4.35 The organization shall pursue only non-profit objectives. Under no circumstances should it derive improper financial gain from any activity related to inter-country or in-country adoption. It may, however, receive reimbursement or other payment for direct or indirect costs and actual expenses.

4.36 For in-country adoption, the following charges may be recovered by the agency from the adoptive parents, if the agency deems it necessary:

(i) Maintenance cost as fixed by the Court from time to time, from the date the child has been approved and accepted by the Indian parent/parents to the date of departure from the institution.

(ii) Such out of pocket cost, administrative cost and service charges for preparation of child study, medical and IQ reports, legal expenses and conveyance etc., as may be fixed by the court from time to time.

4.37 The maximum amount to be charged by any agency from Indian parents as reimbursement of maintenance expenses shall be fixed by the court.

4.38 For inter-country adoption the following costs may be recovered by the agency from the foreign adoptive parents:

(i) Cost of any surgical or medical treatment of the child against production of bills or vouchers duly certified.

(ii) The Indian placement agency processing the application of a foreigner for being appointed guardian of a child with a view to its eventual adoption, should be entitled to recover from the foreigner, cost incurred in preparing and filing the application and processing it in court including legal expenses, administrative expenses, preparation of child study report, preparation of medical and reports, passport and visa expenses and conveyance expenses and that such expenses may be fixed by the court at a figure not exceeding Rs. 6,000. Any increase in maximum recoverable expenses in this regard would be done only with the approval of the Supreme Court of India. In so far as the maintenance or medical expenses incurred by the recognized placement agencies running homes for children is concerned, they are entitled to receive reimbursement of such maintenance or medical expenses from the foreigner taking the child in adoption at a figure not more than Rs. 78 per day per child from the date of selection of the child by the adoptive parents until the child is taken by the adoptive parents after they are appointed as guardians. This outer limit of recoverable expenses may be reviewed by the Ministry of Welfare, Government of India once in three years depending on escalation of the expenses including cost of living.

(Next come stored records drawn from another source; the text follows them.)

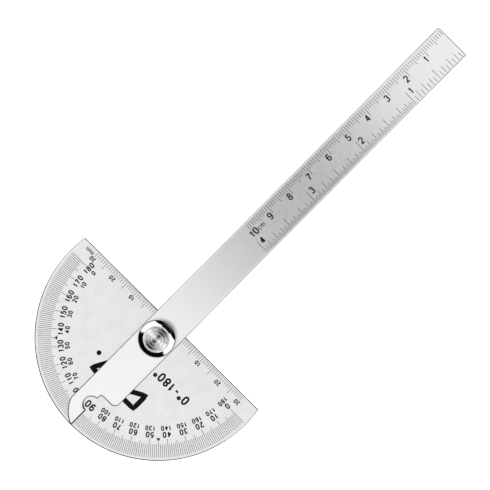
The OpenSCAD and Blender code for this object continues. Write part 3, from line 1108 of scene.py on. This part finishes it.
    def aim_camera(self, context, studio):
        """Looks straight down, with the arm leaning up to the right."""
        sensor = 36
        lens = bpy.data.cameras.new("camera")
        lens.sensor_width = sensor
        lens.lens = sensor * studio.camera_height / studio.view_width
        lens.clip_start = 0.01
        camera = bpy.data.objects.new("camera", lens)
        context.scene.collection.objects.link(camera)
        height = ARM_HIGH[Z] * MM + studio.camera_height
        turn = Matrix.Rotation(math.radians(90) - studio.arm_lean, 4, "Z")
        camera.matrix_world = Matrix.Translation((studio.camera_x, studio.camera_y, height)) @ turn
        context.scene.camera = camera


class PROTRACTOR_PT_sidebar(bpy.types.Panel):
    """Sidebar panel of the protractor"""

    bl_label = "Protractor"
    bl_space_type = "VIEW_3D"
    bl_region_type = "UI"
    bl_category = "Protractor"

    def draw(self, context):
        for operator in OPERATORS:
            self.layout.operator(operator.bl_idname)
        for name, group in SETTINGS.items():
            box = self.layout.box()
            box.label(text=group.__doc__)
            for setting in group.__annotations__:
                box.prop(getattr(context.scene, name), setting)


OPERATORS = (
    PROTRACTOR_OT_head_plate,
    PROTRACTOR_OT_arm_blade,
    PROTRACTOR_OT_pivot_parts,
    PROTRACTOR_OT_thumb_nut,
    PROTRACTOR_OT_scale_lines,
    PROTRACTOR_OT_head_numbers,
    PROTRACTOR_OT_arm_numbers,
    PROTRACTOR_OT_symbol,
    PROTRACTOR_OT_studio,
)


def register():
    """Registers the settings, the operators and the panel."""
    for name, group in SETTINGS.items():
        bpy.utils.register_class(group)
        setattr(bpy.types.Scene, name, PointerProperty(type=group))
    for kind in (*OPERATORS, PROTRACTOR_PT_sidebar):
        bpy.utils.register_class(kind)


def unregister():
    """Takes back what register did."""
    for kind in reversed((*OPERATORS, PROTRACTOR_PT_sidebar)):
        bpy.utils.unregister_class(kind)
    for name, group in SETTINGS.items():
        delattr(bpy.types.Scene, name)
        bpy.utils.unregister_class(group)


def main():
    """Makes every piece and the studio."""
    register()
    bpy.ops.protractor.head_plate()
    bpy.ops.protractor.arm_blade()
    bpy.ops.protractor.pivot_parts()
    bpy.ops.protractor.thumb_nut()
    bpy.ops.protractor.scale_lines()
    bpy.ops.protractor.head_numbers()
    bpy.ops.protractor.arm_numbers()
    bpy.ops.protractor.symbol()
    bpy.ops.protractor.studio()


if __name__ == "__main__":
    main()
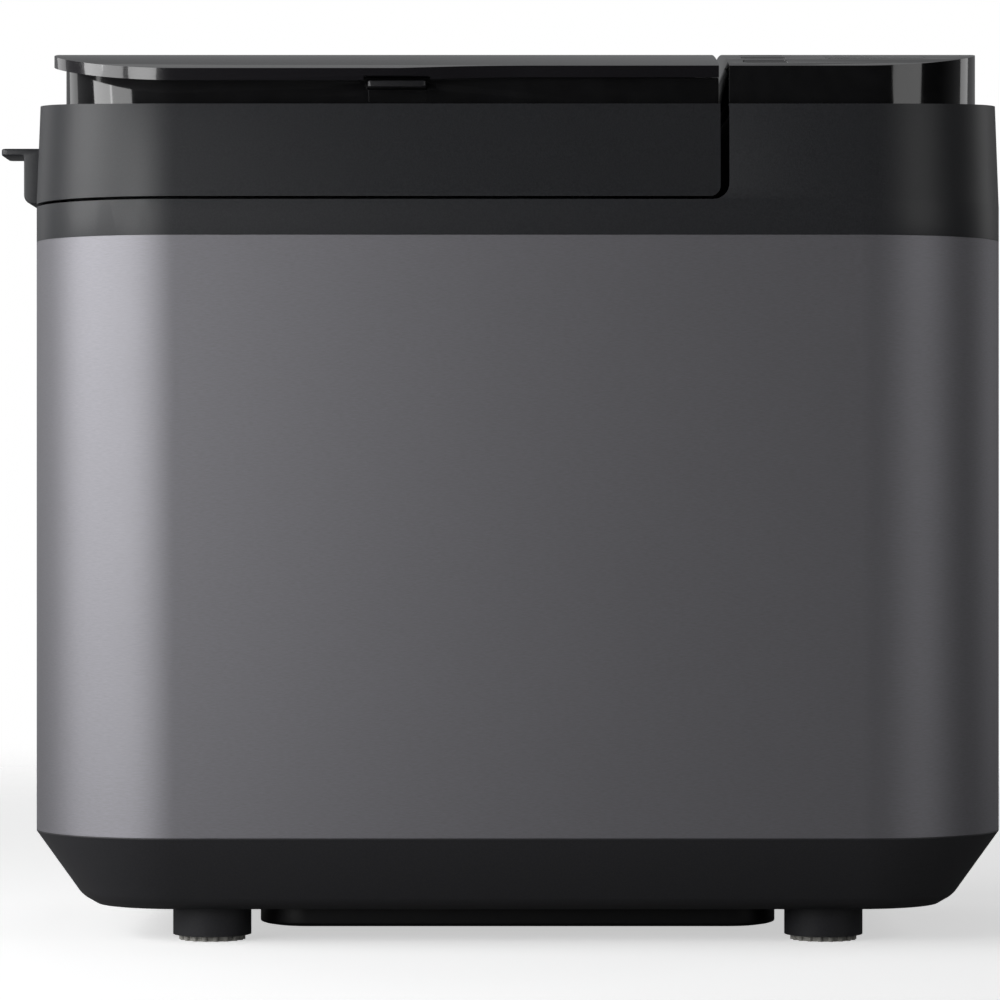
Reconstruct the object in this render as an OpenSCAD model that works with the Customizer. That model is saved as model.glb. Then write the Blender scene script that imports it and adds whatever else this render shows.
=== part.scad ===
// Bread machine with a side control panel, a rear-hinged lid and a covered dispenser.
// +Z is up, +X runs along the front to the control panel and -Y faces the user.
// The origin is on the floor, under the middle of the whole width with the lift tab.

/* [Case] */
// Width of the steel case, along the front
case_w = 391; // [370:1:420]
// Depth of the case, front to back
case_d = 236; // [225:1:260]
// Plan radius of the case corners
corner_r = 60; // [45:1:70]
// Height of the brushed steel wrap
wrap_h = 238; // [210:1:290]
// Thickness of the steel wrap
wrap_t = 0.8; // [0.6:0.1:1.2]
// Height of the band of the top frame that shows under the lid
band_h = 14; // [12:1:18]
// Height of the matte lid wall above the band, up to its shoulder
lid_wall_h = 37.6; // [34:0.2:46]
// Rise of the shoulder from the front edge to the middle of the depth
shoulder_rise = 4.8; // [3:0.1:6]
// Height of the crowned top above the shoulder's front edge, at the middle of the depth
crown_h = 28.4; // [27:0.2:32]
// Radius of the crowned top, across the depth
crown_r = 475; // [440:5:600]
// Inset of the moulded walls at the shoulder, from their draft
draft = 1.6; // [0.8:0.1:2.4]
// Wall of the moulded plastic covers
wall = 2.5; // [2:0.1:3]

/* [Base] */
// Height of a foot, from the floor to the base
foot_h = 14; // [10:1:20]
// Radius of a foot post
foot_r = 15.8; // [12:0.2:18]
// Radius of a rubber foot pad
pad_r = 13.4; // [10:0.2:15]
// Height of a foot pad that shows below its post
pad_h = 2.2; // [1.5:0.1:3]
// Distance between the feet along X
foot_span_x = 247; // [220:1:260]
// Distance between the feet along Y
foot_span_y = 142; // [130:1:160]
// Height of the tapered base
base_h = 30; // [28:1:40]
// Inset of the tapered base wall above its lower rounding
base_inset = 18.5; // [12:0.5:24]
// Height of the steep chamfer round the lower edge
base_nose_h = 3.5; // [2:0.5:5]
// Further inset of that chamfer
base_nose = 6; // [4:0.5:8]
// Width of the belly pan under the belt drive
belly_w = 210; // [200:1:214]
// Depth of the belly pan
belly_d = 140; // [110:1:144]
// Clearance of the belly pan above the floor
belly_lift = 4.1; // [3:0.1:6]

/* [Lid] */
// Distance from the left wall to the right end of the lid
lid_w = 275.2; // [262:0.2:280]
// Gap between the lid and the control housing
side_gap = 3.6; // [2:0.1:5]
// Gap between the lid and the band
seam_gap = 1.2; // [1:0.1:2]
// Radius of the lid's rear barrel about its hinge
barrel_r = 10; // [9:0.5:11]
// Radius of the lid hinge pins
lid_pin_r = 3; // [2.5:0.1:3.5]
// Inset of the glossy riser behind the lid wall
riser_inset = 12; // [11:0.5:14]
// Thickness of the glossy dispenser cover
cover_t = 4.6; // [4:0.1:5.5]
// Inset of the cover's front edge, right of its swell
cover_front = 9.6; // [8:0.2:11]
// Inset of the swollen front edge left of the middle
cover_swell = 3; // [2:0.2:6]
// Inset of the cover's left end
cover_left = 7.6; // [6:0.2:9]
// Width of the cover's catch
catch_w = 23; // [18:1:28]
// Reach of the lift tab beyond the left wall
tab_reach = 17; // [14:1:22]
// Width of the lift tab, along Y
tab_w = 30; // [26:1:60]
// Middle of the lift tab's width, in front of the middle of the depth
tab_y = -23; // [-30:1:0]

/* [Chamber] */
// Inner width of the baking chamber
tub_w = 214; // [208:1:220]
// Inner depth of the baking chamber
tub_d = 174; // [168:1:180]
// Corner radius of the chamber
tub_r = 30; // [20:1:36]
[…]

(iii) Cost of travel of the child from India to the receiving country and the cost of an escort, if the foreign recognized agency is unable to provide the escort.

(iv) In case of disruption or failure of adoption, the cost of repatriating the child to India, if no alternative placement for the child is effected in the foreigner's country by the recognized foreign agency with the concurrence of the Indian agency.

(v) If it comes to CARA's notice that any recognized Indian agency charges more fees than the prescribed fees or tries to exploit financially the foreign enlisted agency, CARA may after giving an opportunity to such agency to explain its point of view, suspend or revoke its recognition. Similarly, if any foreign enlisted agency induces an Indian recognized agency by giving or offers more money than the prescribed fees for processing a case of inter-country adoption of an Indian child, CARA may after giving an opportunity to such agency to explain its point of view de-enlist the foreign agency.